What you have to do:
Copy out every line that contains the word "from".

......

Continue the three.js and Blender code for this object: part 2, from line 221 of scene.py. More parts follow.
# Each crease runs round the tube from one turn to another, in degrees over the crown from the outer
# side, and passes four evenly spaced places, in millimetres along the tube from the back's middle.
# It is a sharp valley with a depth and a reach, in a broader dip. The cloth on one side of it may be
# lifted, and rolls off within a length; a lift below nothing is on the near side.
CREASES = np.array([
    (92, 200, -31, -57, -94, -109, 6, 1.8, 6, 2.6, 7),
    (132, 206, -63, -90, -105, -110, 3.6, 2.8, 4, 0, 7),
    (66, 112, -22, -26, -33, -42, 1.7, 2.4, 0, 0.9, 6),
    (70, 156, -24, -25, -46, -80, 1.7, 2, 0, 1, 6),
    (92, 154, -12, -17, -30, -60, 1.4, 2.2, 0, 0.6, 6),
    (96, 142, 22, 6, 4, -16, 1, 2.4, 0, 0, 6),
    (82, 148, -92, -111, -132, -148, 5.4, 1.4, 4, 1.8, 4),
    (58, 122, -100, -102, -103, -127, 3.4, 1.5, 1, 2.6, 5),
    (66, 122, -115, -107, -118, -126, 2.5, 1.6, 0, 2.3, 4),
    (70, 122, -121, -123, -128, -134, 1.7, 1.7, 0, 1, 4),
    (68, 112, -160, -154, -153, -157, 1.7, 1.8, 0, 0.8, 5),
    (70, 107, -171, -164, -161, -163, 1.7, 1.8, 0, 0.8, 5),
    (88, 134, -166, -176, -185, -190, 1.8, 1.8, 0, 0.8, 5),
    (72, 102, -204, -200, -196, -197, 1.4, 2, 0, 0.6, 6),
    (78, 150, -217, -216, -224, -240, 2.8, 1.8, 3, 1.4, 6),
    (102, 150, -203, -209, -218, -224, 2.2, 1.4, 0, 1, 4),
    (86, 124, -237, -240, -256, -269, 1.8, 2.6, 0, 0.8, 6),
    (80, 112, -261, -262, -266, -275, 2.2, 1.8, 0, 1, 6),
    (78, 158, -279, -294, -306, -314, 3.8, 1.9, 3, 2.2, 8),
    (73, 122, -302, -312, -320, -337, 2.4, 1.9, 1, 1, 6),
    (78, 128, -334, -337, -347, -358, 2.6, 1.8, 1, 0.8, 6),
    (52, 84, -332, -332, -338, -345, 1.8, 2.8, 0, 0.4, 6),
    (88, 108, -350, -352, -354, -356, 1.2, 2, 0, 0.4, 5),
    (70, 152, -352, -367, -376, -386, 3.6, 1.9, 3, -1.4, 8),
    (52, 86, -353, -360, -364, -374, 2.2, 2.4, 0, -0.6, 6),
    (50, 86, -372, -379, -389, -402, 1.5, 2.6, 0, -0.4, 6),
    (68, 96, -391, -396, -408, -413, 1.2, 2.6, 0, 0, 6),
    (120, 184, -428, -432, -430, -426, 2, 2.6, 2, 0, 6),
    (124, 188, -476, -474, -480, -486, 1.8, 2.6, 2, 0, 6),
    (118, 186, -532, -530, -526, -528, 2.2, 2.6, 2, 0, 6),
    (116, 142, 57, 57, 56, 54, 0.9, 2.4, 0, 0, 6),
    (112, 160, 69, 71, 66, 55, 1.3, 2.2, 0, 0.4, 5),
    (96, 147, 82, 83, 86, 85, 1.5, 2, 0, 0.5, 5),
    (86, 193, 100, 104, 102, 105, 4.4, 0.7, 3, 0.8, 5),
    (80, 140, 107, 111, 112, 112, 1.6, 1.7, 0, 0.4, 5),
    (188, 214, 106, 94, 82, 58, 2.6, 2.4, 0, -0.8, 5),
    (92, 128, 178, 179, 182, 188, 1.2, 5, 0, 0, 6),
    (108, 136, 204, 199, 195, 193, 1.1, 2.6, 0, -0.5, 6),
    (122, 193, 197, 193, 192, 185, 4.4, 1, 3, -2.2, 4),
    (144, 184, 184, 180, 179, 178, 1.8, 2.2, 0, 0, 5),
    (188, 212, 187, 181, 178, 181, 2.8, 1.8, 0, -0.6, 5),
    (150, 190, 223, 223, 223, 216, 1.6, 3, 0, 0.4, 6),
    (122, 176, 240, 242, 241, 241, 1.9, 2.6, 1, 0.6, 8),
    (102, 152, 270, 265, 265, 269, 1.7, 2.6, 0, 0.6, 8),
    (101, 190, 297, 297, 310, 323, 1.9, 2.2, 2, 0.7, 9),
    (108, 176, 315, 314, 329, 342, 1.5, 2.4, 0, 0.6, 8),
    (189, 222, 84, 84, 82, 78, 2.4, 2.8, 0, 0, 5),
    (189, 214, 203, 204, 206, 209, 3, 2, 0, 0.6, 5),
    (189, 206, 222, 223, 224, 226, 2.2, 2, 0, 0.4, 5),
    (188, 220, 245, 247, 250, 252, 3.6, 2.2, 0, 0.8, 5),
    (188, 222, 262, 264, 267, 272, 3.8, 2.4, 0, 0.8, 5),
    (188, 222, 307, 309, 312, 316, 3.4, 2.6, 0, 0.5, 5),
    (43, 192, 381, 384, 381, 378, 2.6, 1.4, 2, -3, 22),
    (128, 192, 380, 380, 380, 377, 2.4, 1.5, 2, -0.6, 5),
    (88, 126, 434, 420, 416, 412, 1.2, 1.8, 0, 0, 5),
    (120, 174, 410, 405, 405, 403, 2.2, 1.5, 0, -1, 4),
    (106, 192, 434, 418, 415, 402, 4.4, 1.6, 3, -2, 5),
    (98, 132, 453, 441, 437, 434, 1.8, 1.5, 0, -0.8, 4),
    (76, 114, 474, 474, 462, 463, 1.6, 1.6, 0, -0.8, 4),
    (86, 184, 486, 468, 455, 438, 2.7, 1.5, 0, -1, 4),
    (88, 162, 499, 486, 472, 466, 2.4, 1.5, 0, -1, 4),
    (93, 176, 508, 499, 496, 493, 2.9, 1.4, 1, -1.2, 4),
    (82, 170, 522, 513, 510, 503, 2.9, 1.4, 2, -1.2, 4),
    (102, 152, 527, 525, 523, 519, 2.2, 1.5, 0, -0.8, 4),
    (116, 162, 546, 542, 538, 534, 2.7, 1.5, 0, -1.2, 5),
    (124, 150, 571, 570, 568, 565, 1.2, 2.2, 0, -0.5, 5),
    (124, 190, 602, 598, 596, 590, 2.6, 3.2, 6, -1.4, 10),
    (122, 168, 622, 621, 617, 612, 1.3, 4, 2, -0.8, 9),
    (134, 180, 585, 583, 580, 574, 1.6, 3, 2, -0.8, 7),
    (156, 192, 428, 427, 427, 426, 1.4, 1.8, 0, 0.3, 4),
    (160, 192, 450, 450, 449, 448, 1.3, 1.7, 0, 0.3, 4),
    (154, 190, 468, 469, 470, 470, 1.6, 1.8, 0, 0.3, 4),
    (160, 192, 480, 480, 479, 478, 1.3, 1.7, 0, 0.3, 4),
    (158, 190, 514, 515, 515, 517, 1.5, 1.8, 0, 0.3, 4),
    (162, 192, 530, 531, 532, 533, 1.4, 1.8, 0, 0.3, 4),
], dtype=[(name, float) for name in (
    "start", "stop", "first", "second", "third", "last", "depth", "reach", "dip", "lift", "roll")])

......

Final result:
Continue the three.js and Blender code for this object: part 2, from line 221 of scene.py. More parts follow.
# Each crease runs round the tube from one turn to another, in degrees over the crown from the outer
# side, and passes four evenly spaced places, in millimetres along the tube from the back's middle.